Title: Estimating and testing individual mediation effects in high-dimensional settings
Authors: Preetam Nandy - University of Pennsylvania (United States) [presenting]
Hongzhe Li - University of Pennsylvania (United States)
Abstract: The problem of identifying intermediate variables (or mediators) that regulate the effect of a treatment on an outcome is considered. While there has been significant research on this topic, little work has been done when the set of potential mediators is high-dimensional. A further complication arises when the potential mediators are interrelated. In particular, we assume that the causal structure of the treatment, potential mediators and outcome is a directed acyclic graph. In this setting, we propose novel methods for estimating and testing the influence of a mediator on the outcome for high-dimensional linear structural equation models (linear SEMs).

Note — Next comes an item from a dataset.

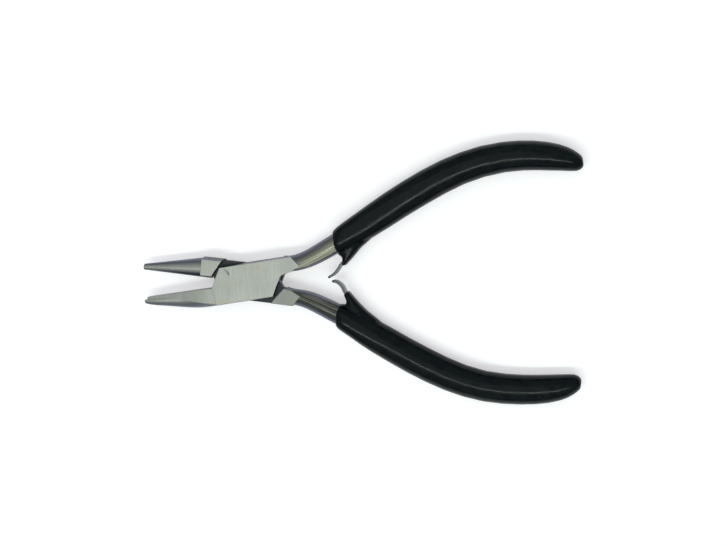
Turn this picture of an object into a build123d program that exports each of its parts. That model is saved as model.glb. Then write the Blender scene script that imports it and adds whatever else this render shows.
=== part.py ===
from build123d import *
import math
import os

# Box-joint pliers with one flat jaw and one round jaw, a pair of leaf springs and dipped grips.
# All sizes are in millimetres.  The origin is on the pivot axis, at the underside of the joint.
# +X runs towards the handles, +Y towards the handle of the flat-jaw half, +Z up out of the joint.
#
# Each half is drawn in its own closed frame, with its jaw below the X axis and its handle above.
# The flat-jaw half is then turned open.  The round-jaw half is flipped over the X axis first.

# ---- driving dimensions -------------------------------------------------------------------
JOINT_THICKNESS = 7.0
MID = JOINT_THICKNESS / 2
HALF_OPENING = 7.5            # turn of each half between closed and rest, degrees

JOINT_HALF_WIDTH = 5.65       # at mid-height, where the sides bulge
JOINT_FLAT_HALF_WIDTH = 5.3   # at the ground flats
TONGUE_HALF_WIDTH = 5.5
TONGUE_THICKNESS = 2.5
SLOT_CLEARANCE = 0.08         # above and below the tongue
PIN_RADIUS = 2.0
PIN_CLEARANCE = 0.03

GRIP_OFFSET = -0.4            # the closed jaws meet on a line this far from the pivot
FLAT_GRIP_SLOPE = -0.0148
ROUND_GRIP_SLOPE = -0.0079
JAW_TIP_X = -32.2
ROUND_TIP_RADIUS = 0.88
ROUND_BASE_RADIUS = 2.98
SHOULDER_X = -14.0            # where the round jaw meets its squared shoulder
THROAT_X = -10.44             # where the gripping face meets the front edge of the box
GRIP_STOCK = 0.8              # metal ground off the flat jaw's gripping face
LIP_SETBACK = 1.0             # the gripping lip ends short of the jaw's back
LIP_DEPTH = 0.65              # from the X axis to the bottom of the step behind the lip
TIP_ROUNDING = 0.35
THROAT_TOP = (-8.79, 3.0)     # on the line of the box's front edge, clear above the jaw

HANDLE_LEAN = 0.0105          # the handles' spread differs a little from half to half
HANDLE_REACH = 0.010
HANDLE_BEND_X = 84.0          # beyond this the lean turns back, this much faster
HANDLE_TURN_BACK = 3.2

SPRING_THICKNESS = 0.5
SPRING_WIDTH = 3.8
GRIP_BEND_X = 34.0            # where the blade leaves the grip
RIVET_RADIUS = 0.9
RIVET_X = 46.0
SLEEVE_HALF_HEIGHT = 4.2
WEB_HALF_HEIGHT = 2.4
ROOT_POCKET = 0.7             # room between the spring root and the tang
FIT_GAP = 0.12                # between the moving web and the still grip

# Plan of the joint plate, anticlockwise from the throat, in the closed frame.
REAR_EDGE = [(14.0, JOINT_HALF_WIDTH), (16.4, 2.3), (13.4, 0.93), (11.9, 0.75)]
FREE_REAR_EDGE = [(10.4, 0.35), (9.5, -1.1), (8.3, -3.2), (6.95, -5.65)]
FREE_FRONT_EDGE = [(-7.1, 5.65), (-9.3, 2.0), (-10.5, -0.35)]

# Slot through the box, wide enough for the tongue at every opening.
SLOT_OUTLINE = [
    (-14.0, 7.0), (-14.0, 0.6), (-10.9, 0.6), (-10.68, 0.21), (-9.48, -2.1), (-7.35, -5.7),
    (-7.2, -7.0), (12.0, -7.0), (12.0, -0.6), (10.7, -0.3), (9.75, 1.2), (8.55, 3.3),
    (7.4, 5.3), (7.2, 7.0),
]

# Shank and tang: x, inner side, start of flat, end of flat, outer side, half height.
TANG_STATIONS = [
    (12.0, 0.75, 1.3, 2.6, 5.75, 3.3),
    (16.0, 0.8, 1.5, 2.5, 5.7, 3.2),
    (20.0, 1.35, 2.1, 3.1, 6.9, 3.1),
    (24.0, 2.5, 3.3, 4.3, 8.5, 3.0),
    (28.0, 3.9, 4.7, 5.8, 10.1, 2.9),
    (34.0, 6.3, 7.1, 8.6, 12.6, 2.8),
    (40.0, 8.9, 9.7, 11.5, 15.6, 2.8),
    (48.0, 12.4, 13.2, 15.1, 19.2, 2.8),
    (56.0, 15.5, 16.3, 18.2, 22.2, 2.8),
    (64.0, 18.2, 19.0, 20.8, 24.4, 2.7),
    (72.0, 20.0, 20.7, 22.4, 25.7, 2.6),
    (80.0, 20.4, 21.1, 22.7, 25.6, 2.6),
    (88.0, 19.7, 20.3, 21.7, 24.3, 2.4),
    (94.0, 19.2, 19.6, 20.7, 22.1, 1.9),
]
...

For the estimation of individual mediation effect, we propose a modification of the IDA algorithm that was developed for estimating causal effects from observational data. While most of the approaches for estimating the influence of potential mediators ignore the causal relationship among the mediators, our IDA-based approach estimates the underlying causal graph from data. We derive a high-dimensional consistency result for the IDA-based estimators when the data are generated from a linear SEM with sub-Gaussian errors. Further, we propose a first asymptotically valid testing framework in such a setting, leading to a principled FDR control approach for the identification of the set of true mediators. Finally, we empirically demonstrate the importance of using an estimated causal graph in high-dimensional mediation analysis.